◆ Available data

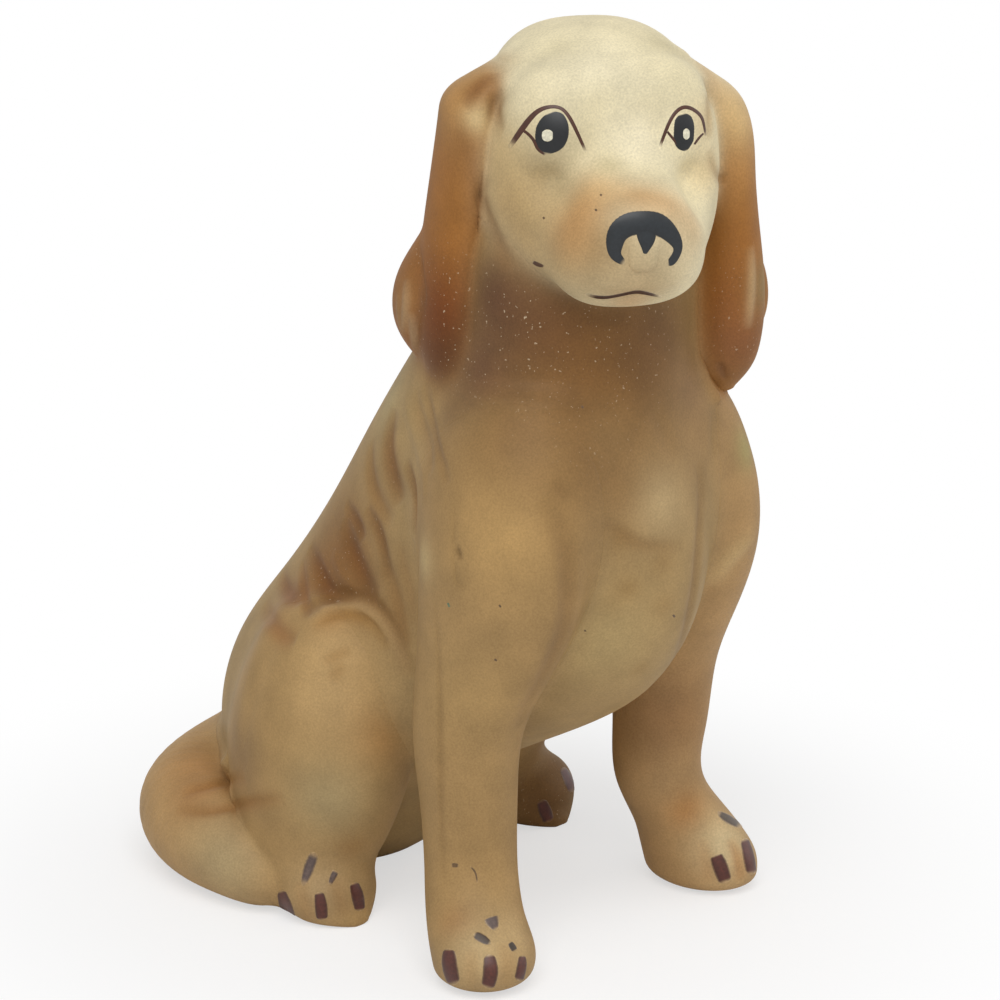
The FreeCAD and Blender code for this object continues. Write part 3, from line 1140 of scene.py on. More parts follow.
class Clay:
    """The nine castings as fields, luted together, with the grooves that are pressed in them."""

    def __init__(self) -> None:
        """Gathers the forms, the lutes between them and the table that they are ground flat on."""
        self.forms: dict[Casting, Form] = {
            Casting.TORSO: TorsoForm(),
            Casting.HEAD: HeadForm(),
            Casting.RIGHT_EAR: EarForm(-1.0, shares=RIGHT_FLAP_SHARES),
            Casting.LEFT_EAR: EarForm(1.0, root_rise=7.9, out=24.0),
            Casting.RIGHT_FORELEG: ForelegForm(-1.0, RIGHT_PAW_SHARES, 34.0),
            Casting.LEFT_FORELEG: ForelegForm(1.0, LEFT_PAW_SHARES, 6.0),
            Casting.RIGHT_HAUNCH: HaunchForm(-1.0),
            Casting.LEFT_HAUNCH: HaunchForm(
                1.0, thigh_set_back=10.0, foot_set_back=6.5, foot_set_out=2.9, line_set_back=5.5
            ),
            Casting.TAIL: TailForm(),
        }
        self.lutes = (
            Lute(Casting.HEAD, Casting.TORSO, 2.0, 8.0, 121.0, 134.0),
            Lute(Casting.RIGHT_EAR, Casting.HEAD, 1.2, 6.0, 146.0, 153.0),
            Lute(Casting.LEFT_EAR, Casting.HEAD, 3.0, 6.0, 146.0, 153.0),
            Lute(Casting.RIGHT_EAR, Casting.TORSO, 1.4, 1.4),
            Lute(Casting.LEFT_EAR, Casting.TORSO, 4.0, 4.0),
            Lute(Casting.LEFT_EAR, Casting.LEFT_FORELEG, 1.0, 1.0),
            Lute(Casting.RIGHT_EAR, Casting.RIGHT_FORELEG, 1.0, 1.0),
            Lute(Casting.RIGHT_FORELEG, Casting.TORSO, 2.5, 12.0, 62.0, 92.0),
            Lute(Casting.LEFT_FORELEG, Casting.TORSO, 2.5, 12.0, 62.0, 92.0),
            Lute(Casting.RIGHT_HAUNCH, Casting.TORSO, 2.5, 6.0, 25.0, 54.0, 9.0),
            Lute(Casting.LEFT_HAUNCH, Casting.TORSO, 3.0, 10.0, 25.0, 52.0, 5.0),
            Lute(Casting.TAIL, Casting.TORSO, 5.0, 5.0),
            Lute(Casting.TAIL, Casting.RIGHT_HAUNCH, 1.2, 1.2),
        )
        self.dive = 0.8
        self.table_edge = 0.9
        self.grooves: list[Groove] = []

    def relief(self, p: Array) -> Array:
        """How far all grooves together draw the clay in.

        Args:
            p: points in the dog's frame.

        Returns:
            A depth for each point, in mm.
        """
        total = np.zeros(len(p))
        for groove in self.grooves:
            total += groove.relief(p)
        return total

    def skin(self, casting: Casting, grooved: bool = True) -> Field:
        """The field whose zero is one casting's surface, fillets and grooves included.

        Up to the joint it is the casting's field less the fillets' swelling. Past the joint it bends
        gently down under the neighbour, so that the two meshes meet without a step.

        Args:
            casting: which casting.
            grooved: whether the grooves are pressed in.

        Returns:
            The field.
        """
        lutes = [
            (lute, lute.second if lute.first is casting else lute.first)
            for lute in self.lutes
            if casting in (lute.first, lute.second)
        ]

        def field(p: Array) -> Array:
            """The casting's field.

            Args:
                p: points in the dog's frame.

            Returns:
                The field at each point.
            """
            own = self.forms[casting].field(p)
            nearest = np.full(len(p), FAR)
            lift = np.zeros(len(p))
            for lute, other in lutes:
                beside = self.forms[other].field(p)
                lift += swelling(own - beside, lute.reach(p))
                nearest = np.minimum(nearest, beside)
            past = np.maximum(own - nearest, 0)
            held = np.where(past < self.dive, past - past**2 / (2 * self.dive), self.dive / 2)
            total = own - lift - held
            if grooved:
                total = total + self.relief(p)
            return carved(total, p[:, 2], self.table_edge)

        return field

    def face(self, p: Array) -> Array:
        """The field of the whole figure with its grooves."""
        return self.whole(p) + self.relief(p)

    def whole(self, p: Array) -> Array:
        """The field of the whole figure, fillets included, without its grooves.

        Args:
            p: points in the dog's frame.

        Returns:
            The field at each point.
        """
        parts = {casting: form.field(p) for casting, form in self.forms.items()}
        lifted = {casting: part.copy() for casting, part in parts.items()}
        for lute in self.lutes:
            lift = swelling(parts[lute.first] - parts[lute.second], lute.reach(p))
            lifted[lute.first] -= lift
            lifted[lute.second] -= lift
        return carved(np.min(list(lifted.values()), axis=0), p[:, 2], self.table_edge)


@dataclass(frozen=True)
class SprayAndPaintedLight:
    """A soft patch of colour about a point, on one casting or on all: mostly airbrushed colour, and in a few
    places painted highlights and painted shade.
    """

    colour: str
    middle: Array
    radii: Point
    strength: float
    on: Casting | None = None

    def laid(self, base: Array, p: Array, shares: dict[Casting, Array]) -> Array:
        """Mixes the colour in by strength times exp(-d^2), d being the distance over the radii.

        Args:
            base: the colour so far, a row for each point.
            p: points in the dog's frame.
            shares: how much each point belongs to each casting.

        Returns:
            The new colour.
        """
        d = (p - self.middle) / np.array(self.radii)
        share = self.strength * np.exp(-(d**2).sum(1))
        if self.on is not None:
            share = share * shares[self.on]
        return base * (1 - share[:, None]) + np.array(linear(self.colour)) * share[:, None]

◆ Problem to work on
Return the opening line of the data and every line after it through the line containing "self.grooves: list[Groove] = []", please, exactly as written and with nothing added.

◆ Task output
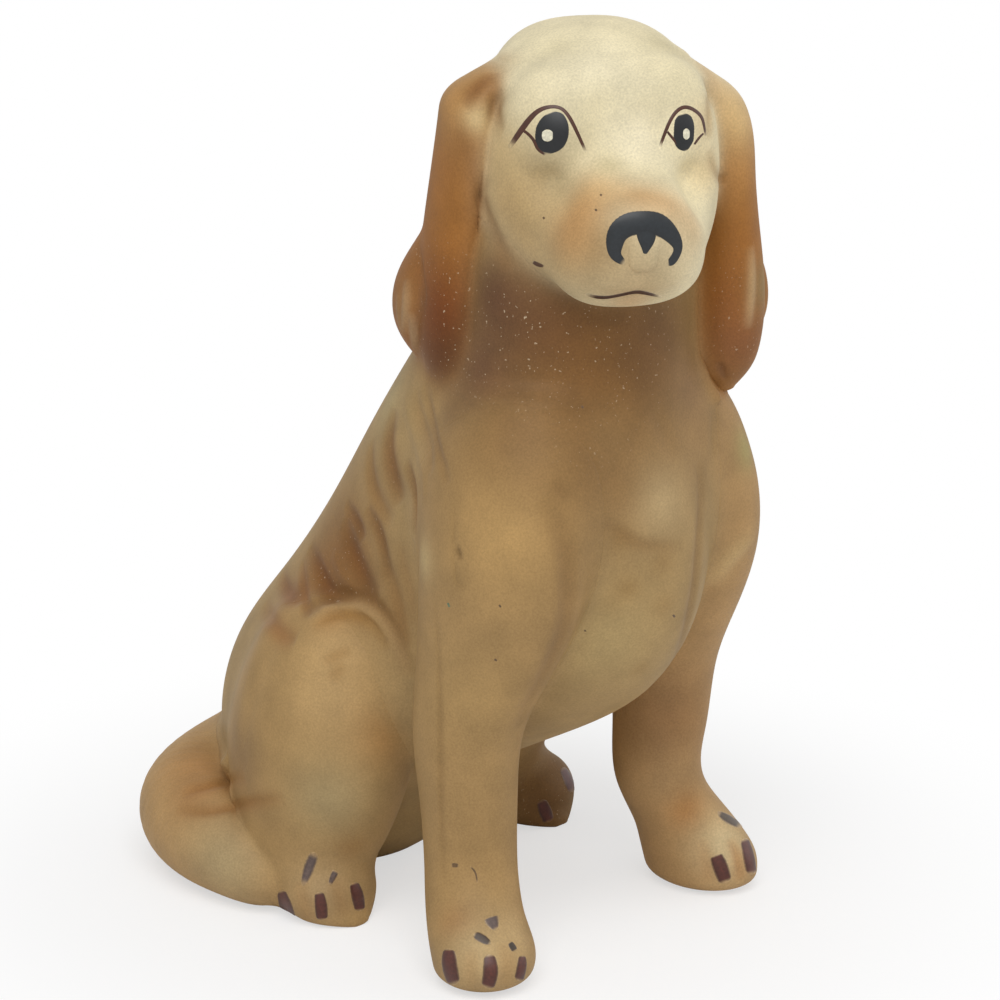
The FreeCAD and Blender code for this object continues. Write part 3, from line 1140 of scene.py on. More parts follow.
class Clay:
    """The nine castings as fields, luted together, with the grooves that are pressed in them."""

    def __init__(self) -> None:
        """Gathers the forms, the lutes between them and the table that they are ground flat on."""
        self.forms: dict[Casting, Form] = {
            Casting.TORSO: TorsoForm(),
            Casting.HEAD: HeadForm(),
            Casting.RIGHT_EAR: EarForm(-1.0, shares=RIGHT_FLAP_SHARES),
            Casting.LEFT_EAR: EarForm(1.0, root_rise=7.9, out=24.0),
            Casting.RIGHT_FORELEG: ForelegForm(-1.0, RIGHT_PAW_SHARES, 34.0),
            Casting.LEFT_FORELEG: ForelegForm(1.0, LEFT_PAW_SHARES, 6.0),
            Casting.RIGHT_HAUNCH: HaunchForm(-1.0),
            Casting.LEFT_HAUNCH: HaunchForm(
                1.0, thigh_set_back=10.0, foot_set_back=6.5, foot_set_out=2.9, line_set_back=5.5
            ),
            Casting.TAIL: TailForm(),
        }
        self.lutes = (
            Lute(Casting.HEAD, Casting.TORSO, 2.0, 8.0, 121.0, 134.0),
            Lute(Casting.RIGHT_EAR, Casting.HEAD, 1.2, 6.0, 146.0, 153.0),
            Lute(Casting.LEFT_EAR, Casting.HEAD, 3.0, 6.0, 146.0, 153.0),
            Lute(Casting.RIGHT_EAR, Casting.TORSO, 1.4, 1.4),
            Lute(Casting.LEFT_EAR, Casting.TORSO, 4.0, 4.0),
            Lute(Casting.LEFT_EAR, Casting.LEFT_FORELEG, 1.0, 1.0),
            Lute(Casting.RIGHT_EAR, Casting.RIGHT_FORELEG, 1.0, 1.0),
            Lute(Casting.RIGHT_FORELEG, Casting.TORSO, 2.5, 12.0, 62.0, 92.0),
            Lute(Casting.LEFT_FORELEG, Casting.TORSO, 2.5, 12.0, 62.0, 92.0),
            Lute(Casting.RIGHT_HAUNCH, Casting.TORSO, 2.5, 6.0, 25.0, 54.0, 9.0),
            Lute(Casting.LEFT_HAUNCH, Casting.TORSO, 3.0, 10.0, 25.0, 52.0, 5.0),
            Lute(Casting.TAIL, Casting.TORSO, 5.0, 5.0),
            Lute(Casting.TAIL, Casting.RIGHT_HAUNCH, 1.2, 1.2),
        )
        self.dive = 0.8
        self.table_edge = 0.9
        self.grooves: list[Groove] = []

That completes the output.